Este enfrentamiento no es un hecho aislado. Responde a una tensión histórica en el modelo de desarrollo chileno, basado en la explotación intensiva de recursos naturales. El conflicto entre la expansión de proyectos mineros, energéticos o forestales y la protección de los ecosistemas y los derechos de las comunidades locales es una constante en la historia reciente del país. Casos emblemáticos como Dominga, Freirina o el daño a glaciares son el telón de fondo que alimenta la desconfianza de un sector de la sociedad.
La crisis de la permisología revela que esta falla estructural ya no divide únicamente al gobierno de la oposición, sino que atraviesa internamente a la propia coalición gobernante, obligándola a confrontar sus contradicciones ideológicas en el escenario público.
Hoy, la Ley de Autorizaciones Sectoriales está en un limbo jurídico, a la espera del veredicto del Tribunal Constitucional.
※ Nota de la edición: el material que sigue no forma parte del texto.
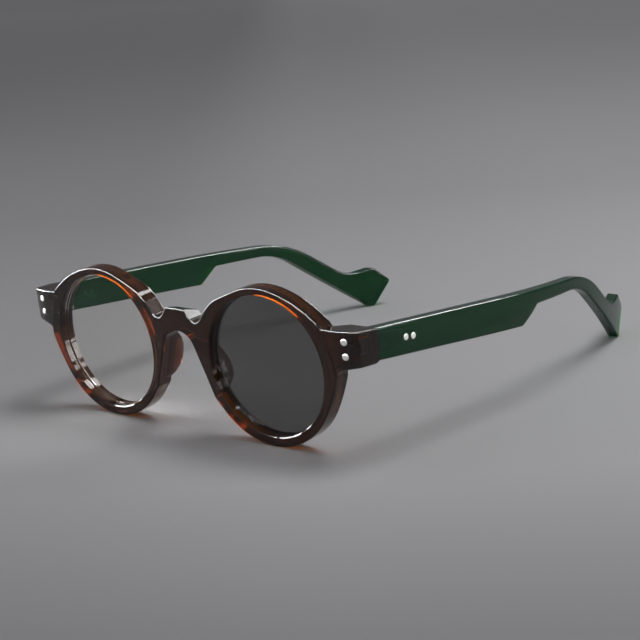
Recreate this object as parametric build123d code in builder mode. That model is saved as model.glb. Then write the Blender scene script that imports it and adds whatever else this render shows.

El “nudo gordiano” de la burocracia chilena, que se pretendía cortar, ha sido apretado aún más por esta contradicción política. La consecuencia inmediata es la profundización de la incertidumbre que la ley buscaba mitigar, dejando en suspenso proyectos de inversión y sembrando dudas sobre la capacidad del sistema político para generar acuerdos estables.
El desenlace de este episodio sentará un precedente crucial. Dejará en evidencia si es posible para Chile construir un consenso sobre cómo equilibrar el desarrollo económico con la protección ambiental y social, o si el país seguirá atrapado en un ciclo de parálisis donde las urgencias del presente y las deudas del futuro se anulan mutuamente.